My lab has won several Google research awards We also collaborate with Microsoft, Intel, NEC, and Kodak. But most of our funding comes from Government institutions, such as the NSF, NIH and other agencies.
Question: How will the Kinect device affect computer vision research?
Kinect is born out of computer vision research, so we are proud to see this development. When I worked at Microsoft as a visiting scientist, I was along side with the researchers who were developing the Kinect. So computer vision research gave birth to the kinect, and in turn the kinect device will in turn lead to new computer vision devices.
Question: Is one industry in particular pushing computer vision?
Many industries are pushing computer vision, be it Internet search engines, industrial inspections, medical imaging, etc. One of them is the social media industry that is definitely a major driver of computer vision. People are uploading huge numbers of photos, and 24 hours of video are uploaded to youtube every minute. In order to answer the challenge of dealing with all of this data, we will need to create sophisticated systems that can quickly interpret and organize vast streams of visual data. The field of robotics is also pushing computer vision, since visual intelligence is by far the most important component of intelligence.
Question: How wide is the gap between the state of the art in computer vision and human vision?
Comparing human and computer vision is somewhat akin to comparing airplanes and birds. Computer vision is generally less advanced than human vision, but is already doing tasks that human vision cannot do. For instance, computer vision systems are sifting through vast numbers of faces, looking for matches. Computers today are beginning to recognize thousands of categories of objects, so computer vision is definitely catching up with human vision capabilities.
Question: Is funding for computer vision increasing?
Funding is always a problem, because the competition for Government funds is fierce. Money for my own lab comes from the Government, although we also receive corporate assistance. Funding for computer vision is generally increasing, since most now realize the importance of this field. But more and faster progress would be made if there is more funding available.
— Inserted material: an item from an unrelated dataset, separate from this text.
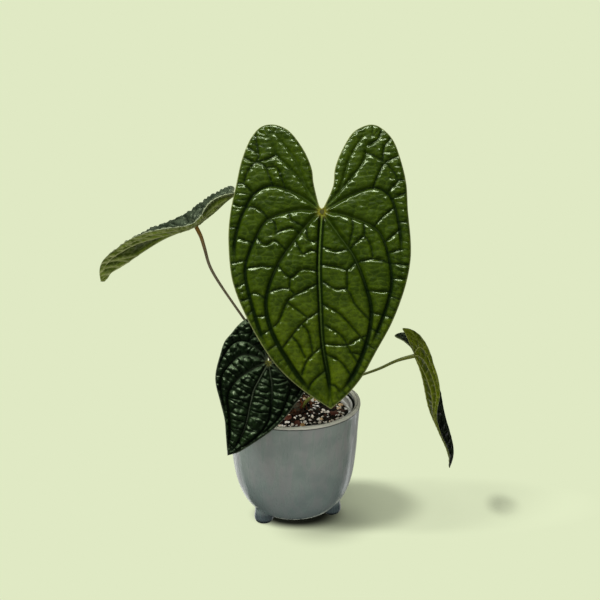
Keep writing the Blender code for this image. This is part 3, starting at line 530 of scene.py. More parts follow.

Question: Are there any objects that a computer vision system is incapable of recognizing?
Computers cannot yet recognize all objects, and they cannot match the subtlety of human vision. For instance, they cannot differentiate between a BMW X3 and a BMW X5. But the number of objects that computers can quickly recognize is rapidly increasing.
Question: How long before a computer vision system fully matches the capabilities of the human visual system?
I'm optimistic that computer systems could come close to human systems within the next several decades. I would like to see this development within the next 20 years. Given Moore's law, we are now primarily limited by suboptimal algorithms and insufficient funding.
Question: When computer vision systems match the dexterity of human visual systems, will that indicate that human level AI is near?
The answer is a partial Yes. Vision is one of the most important component of human intelligence. So solving computer vision is a big part of solving AI. I am encouraged by the steady progress that I see my colleagues in the AI field making.
Question: How much progress do you expect from the computer vision field within the next decade?
With sufficient funding, I hope vision systems in 2022 should be able to quickly recognize virtually any object. Having this capability could lead to breakthroughs in the field of robotics and AI in general. Progress in the field of computer vision should match or even exceed the progress made during the past decade.